## start

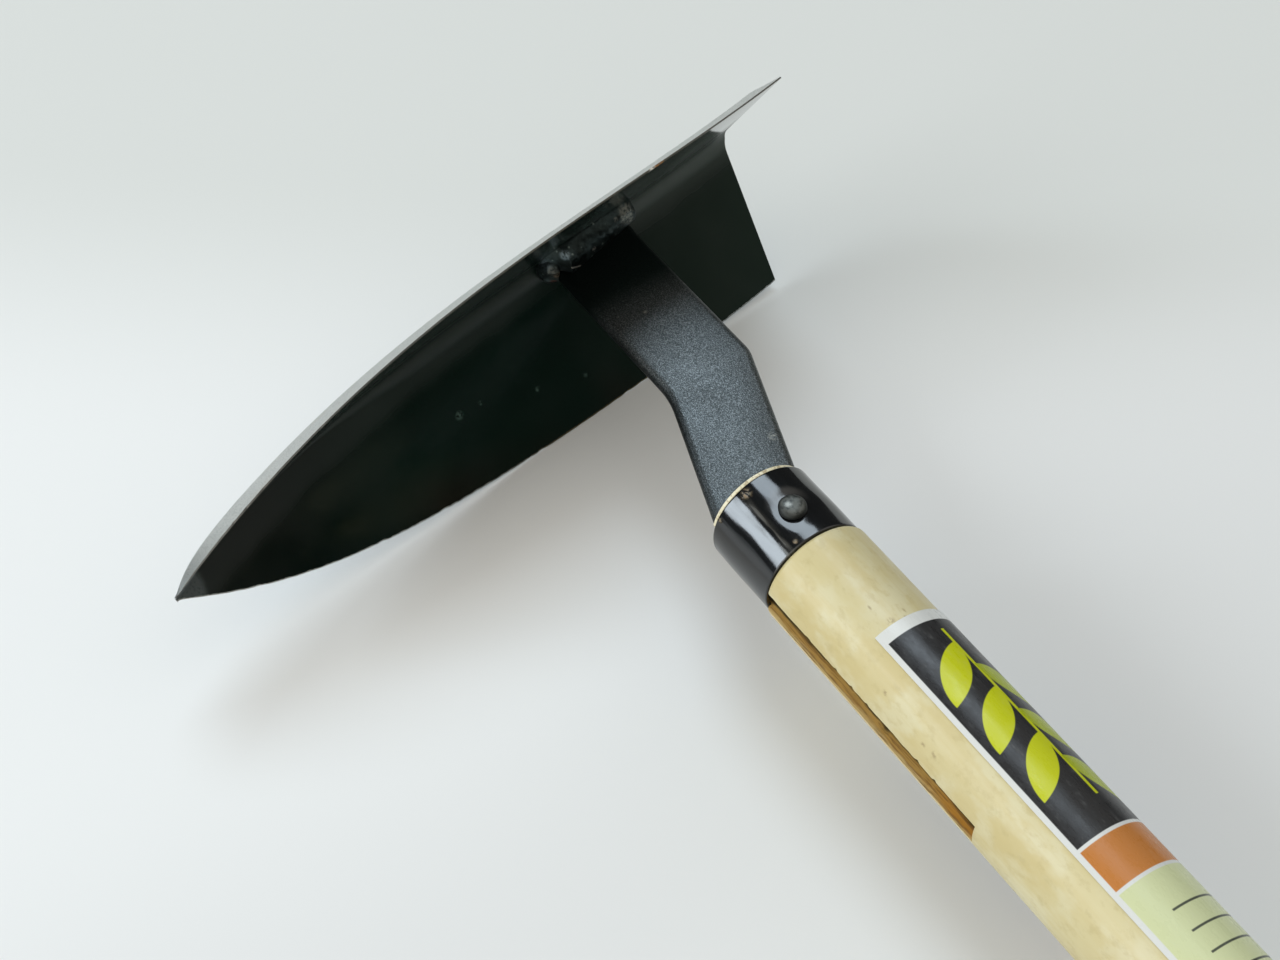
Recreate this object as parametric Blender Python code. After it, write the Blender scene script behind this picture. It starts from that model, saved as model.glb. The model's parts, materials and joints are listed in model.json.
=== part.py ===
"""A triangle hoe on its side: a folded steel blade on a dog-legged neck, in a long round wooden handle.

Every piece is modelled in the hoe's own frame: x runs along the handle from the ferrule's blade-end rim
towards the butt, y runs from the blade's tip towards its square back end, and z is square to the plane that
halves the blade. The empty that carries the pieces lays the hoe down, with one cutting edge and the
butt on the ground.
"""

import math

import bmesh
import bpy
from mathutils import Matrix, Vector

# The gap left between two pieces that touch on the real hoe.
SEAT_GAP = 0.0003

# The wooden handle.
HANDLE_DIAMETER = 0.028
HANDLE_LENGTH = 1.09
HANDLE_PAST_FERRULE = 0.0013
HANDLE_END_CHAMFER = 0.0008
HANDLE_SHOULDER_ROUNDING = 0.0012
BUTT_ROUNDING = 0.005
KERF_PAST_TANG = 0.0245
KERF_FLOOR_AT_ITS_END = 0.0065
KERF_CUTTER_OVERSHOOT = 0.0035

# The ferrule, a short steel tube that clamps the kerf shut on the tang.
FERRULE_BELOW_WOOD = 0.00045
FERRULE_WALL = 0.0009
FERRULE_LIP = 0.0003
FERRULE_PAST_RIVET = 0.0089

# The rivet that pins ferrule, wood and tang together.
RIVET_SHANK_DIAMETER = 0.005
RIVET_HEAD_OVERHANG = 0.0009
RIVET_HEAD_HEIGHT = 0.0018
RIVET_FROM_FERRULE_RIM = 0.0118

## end
## start

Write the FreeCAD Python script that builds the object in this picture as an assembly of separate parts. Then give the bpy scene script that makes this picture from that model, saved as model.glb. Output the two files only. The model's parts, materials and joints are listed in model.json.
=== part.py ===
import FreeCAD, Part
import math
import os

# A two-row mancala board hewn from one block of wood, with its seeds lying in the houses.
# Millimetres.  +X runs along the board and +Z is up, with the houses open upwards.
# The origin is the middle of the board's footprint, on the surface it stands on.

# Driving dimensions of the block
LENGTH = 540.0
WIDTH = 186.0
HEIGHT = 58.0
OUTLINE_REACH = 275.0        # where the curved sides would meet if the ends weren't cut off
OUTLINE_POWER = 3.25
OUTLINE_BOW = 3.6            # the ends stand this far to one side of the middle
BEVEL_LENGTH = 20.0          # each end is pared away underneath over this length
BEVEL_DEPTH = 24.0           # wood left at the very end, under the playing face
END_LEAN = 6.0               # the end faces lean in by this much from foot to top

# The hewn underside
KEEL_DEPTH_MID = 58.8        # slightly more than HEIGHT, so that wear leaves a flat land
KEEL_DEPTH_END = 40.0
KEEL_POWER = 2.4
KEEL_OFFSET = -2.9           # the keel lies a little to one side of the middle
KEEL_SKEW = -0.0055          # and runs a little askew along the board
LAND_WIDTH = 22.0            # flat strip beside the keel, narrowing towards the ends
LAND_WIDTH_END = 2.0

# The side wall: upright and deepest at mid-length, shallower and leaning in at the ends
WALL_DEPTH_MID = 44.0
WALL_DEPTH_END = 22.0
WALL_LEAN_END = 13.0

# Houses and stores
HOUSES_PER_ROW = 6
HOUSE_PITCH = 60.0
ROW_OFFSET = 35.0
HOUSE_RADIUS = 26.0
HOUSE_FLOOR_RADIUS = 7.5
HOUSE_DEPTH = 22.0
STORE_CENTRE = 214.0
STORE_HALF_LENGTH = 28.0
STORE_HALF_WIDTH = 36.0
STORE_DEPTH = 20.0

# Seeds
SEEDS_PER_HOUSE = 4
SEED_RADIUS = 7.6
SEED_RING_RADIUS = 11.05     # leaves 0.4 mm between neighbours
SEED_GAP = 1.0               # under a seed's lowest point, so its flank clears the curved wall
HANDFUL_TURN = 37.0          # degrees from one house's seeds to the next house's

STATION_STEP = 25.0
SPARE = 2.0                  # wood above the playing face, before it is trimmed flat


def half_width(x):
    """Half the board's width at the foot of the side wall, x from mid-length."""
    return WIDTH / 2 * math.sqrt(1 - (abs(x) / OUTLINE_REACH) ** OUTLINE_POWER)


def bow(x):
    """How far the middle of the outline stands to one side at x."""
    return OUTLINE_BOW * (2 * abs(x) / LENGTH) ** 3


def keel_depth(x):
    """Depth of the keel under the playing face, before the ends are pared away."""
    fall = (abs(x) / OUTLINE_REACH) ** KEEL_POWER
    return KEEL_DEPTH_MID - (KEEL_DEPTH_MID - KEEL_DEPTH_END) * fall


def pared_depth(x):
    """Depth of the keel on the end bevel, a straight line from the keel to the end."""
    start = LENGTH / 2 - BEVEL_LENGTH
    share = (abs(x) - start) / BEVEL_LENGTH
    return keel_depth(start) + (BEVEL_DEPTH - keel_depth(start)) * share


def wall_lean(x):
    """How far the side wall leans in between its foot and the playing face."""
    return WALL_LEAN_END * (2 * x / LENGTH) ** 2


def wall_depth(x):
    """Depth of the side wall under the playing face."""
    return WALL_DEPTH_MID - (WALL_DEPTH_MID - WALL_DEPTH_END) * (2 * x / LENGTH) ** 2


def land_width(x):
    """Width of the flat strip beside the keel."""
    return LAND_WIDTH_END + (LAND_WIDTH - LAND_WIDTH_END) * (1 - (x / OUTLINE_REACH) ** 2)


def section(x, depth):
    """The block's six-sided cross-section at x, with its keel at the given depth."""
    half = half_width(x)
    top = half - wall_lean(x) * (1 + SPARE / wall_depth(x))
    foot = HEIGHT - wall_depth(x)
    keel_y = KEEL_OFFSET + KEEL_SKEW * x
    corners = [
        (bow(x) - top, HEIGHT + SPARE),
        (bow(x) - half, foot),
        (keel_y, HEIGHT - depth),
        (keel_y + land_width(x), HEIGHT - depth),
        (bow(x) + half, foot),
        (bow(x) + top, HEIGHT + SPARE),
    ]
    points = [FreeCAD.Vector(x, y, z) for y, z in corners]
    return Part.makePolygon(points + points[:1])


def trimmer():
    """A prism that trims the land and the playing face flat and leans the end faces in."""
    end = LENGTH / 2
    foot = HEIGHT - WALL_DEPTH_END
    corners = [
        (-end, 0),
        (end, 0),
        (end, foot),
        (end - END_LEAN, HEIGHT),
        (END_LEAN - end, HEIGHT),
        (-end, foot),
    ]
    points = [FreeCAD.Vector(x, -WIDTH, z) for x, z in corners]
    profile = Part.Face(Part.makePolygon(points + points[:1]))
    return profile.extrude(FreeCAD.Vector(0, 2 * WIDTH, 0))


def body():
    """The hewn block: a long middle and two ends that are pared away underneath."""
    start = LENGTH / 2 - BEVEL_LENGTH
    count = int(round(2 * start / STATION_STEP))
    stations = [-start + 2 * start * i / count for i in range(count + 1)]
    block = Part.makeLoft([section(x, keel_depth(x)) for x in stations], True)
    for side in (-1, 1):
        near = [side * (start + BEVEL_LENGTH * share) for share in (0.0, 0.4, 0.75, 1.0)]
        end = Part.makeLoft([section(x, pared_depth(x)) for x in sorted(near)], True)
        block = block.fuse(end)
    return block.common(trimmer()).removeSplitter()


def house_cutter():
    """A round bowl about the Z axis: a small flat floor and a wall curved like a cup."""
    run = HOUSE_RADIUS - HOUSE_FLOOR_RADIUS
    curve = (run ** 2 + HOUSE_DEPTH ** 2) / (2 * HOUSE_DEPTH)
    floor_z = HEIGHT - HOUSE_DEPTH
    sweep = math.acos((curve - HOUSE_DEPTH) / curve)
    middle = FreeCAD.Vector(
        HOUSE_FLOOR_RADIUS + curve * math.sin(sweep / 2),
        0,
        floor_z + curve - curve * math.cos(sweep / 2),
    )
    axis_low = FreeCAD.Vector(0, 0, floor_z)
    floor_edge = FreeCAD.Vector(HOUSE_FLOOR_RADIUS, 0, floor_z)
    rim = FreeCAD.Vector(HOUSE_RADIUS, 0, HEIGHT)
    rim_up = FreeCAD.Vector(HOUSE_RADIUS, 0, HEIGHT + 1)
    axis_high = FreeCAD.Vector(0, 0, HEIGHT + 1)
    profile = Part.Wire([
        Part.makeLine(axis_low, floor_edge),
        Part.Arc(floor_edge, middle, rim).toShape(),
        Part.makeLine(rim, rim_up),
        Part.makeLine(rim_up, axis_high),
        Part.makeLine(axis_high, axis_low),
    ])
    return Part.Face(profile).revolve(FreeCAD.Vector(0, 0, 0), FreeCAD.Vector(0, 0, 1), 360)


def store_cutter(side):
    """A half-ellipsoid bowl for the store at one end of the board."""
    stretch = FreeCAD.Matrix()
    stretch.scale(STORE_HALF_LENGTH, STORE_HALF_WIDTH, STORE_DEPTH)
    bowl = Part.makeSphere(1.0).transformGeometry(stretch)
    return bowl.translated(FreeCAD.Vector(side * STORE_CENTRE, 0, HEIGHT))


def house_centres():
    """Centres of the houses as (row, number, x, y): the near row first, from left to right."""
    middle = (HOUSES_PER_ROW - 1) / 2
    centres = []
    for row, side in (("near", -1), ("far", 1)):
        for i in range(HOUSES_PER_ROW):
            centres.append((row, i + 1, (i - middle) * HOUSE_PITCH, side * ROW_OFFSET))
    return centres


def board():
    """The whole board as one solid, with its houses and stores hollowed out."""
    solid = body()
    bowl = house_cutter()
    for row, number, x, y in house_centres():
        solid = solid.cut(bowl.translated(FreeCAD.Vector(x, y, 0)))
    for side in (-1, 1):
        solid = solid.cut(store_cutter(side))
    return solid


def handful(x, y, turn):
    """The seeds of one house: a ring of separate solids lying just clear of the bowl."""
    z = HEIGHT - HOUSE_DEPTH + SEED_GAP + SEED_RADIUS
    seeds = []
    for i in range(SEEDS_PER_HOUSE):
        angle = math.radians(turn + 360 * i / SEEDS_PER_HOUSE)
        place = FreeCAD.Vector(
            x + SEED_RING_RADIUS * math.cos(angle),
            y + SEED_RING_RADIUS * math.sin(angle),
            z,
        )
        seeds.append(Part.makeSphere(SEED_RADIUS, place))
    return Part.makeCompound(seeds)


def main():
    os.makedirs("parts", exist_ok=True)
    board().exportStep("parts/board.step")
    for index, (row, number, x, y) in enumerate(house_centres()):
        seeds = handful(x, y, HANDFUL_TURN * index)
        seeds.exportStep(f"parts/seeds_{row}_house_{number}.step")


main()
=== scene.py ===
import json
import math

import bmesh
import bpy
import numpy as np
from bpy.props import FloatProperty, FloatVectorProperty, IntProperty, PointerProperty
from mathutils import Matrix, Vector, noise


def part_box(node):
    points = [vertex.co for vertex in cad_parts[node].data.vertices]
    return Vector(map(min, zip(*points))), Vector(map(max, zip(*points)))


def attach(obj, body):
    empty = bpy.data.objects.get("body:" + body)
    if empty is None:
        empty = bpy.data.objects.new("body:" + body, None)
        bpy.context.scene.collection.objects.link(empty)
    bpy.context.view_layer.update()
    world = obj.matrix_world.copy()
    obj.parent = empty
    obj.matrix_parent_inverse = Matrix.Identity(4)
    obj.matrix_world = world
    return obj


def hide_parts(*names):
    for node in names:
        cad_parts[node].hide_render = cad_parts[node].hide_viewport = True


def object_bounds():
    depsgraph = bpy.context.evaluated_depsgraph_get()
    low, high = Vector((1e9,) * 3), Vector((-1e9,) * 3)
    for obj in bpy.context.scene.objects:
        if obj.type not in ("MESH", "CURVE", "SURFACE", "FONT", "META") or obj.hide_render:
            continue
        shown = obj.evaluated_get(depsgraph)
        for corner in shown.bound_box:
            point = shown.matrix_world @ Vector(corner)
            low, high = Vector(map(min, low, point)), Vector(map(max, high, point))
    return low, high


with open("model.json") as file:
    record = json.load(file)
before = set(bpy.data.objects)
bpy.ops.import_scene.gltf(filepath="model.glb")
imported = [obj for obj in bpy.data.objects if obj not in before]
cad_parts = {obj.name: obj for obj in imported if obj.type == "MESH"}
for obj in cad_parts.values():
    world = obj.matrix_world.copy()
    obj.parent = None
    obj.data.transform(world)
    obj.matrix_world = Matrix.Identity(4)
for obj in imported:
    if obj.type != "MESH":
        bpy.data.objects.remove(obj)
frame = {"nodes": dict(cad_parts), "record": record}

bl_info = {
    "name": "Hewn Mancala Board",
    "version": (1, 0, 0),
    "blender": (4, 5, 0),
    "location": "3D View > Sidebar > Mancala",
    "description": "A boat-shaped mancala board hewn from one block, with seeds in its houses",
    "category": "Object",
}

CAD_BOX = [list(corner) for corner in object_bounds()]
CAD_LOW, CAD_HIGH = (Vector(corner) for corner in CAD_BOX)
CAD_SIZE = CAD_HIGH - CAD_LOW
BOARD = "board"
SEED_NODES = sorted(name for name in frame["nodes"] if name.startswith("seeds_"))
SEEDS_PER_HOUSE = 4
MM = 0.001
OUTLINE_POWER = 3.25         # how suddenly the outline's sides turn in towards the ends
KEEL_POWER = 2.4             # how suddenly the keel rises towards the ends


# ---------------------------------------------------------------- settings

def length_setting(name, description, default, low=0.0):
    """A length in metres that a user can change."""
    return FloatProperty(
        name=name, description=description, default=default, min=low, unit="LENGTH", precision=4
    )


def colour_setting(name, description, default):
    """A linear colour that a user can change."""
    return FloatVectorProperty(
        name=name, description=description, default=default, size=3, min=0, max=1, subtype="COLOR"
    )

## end

Written request:
Begin at the line that has "for index, (row, number, x, y)" in the entries above; stop after the line that has "obj.parent = empty". Transcribe exactly those lines and no others.

Exercise solution:
    for index, (row, number, x, y) in enumerate(house_centres()):
        seeds = handful(x, y, HANDFUL_TURN * index)
        seeds.exportStep(f"parts/seeds_{row}_house_{number}.step")


main()
=== scene.py ===
import json
import math

import bmesh
import bpy
import numpy as np
from bpy.props import FloatProperty, FloatVectorProperty, IntProperty, PointerProperty
from mathutils import Matrix, Vector, noise


def part_box(node):
    points = [vertex.co for vertex in cad_parts[node].data.vertices]
    return Vector(map(min, zip(*points))), Vector(map(max, zip(*points)))


def attach(obj, body):
    empty = bpy.data.objects.get("body:" + body)
    if empty is None:
        empty = bpy.data.objects.new("body:" + body, None)
        bpy.context.scene.collection.objects.link(empty)
    bpy.context.view_layer.update()
    world = obj.matrix_world.copy()
    obj.parent = empty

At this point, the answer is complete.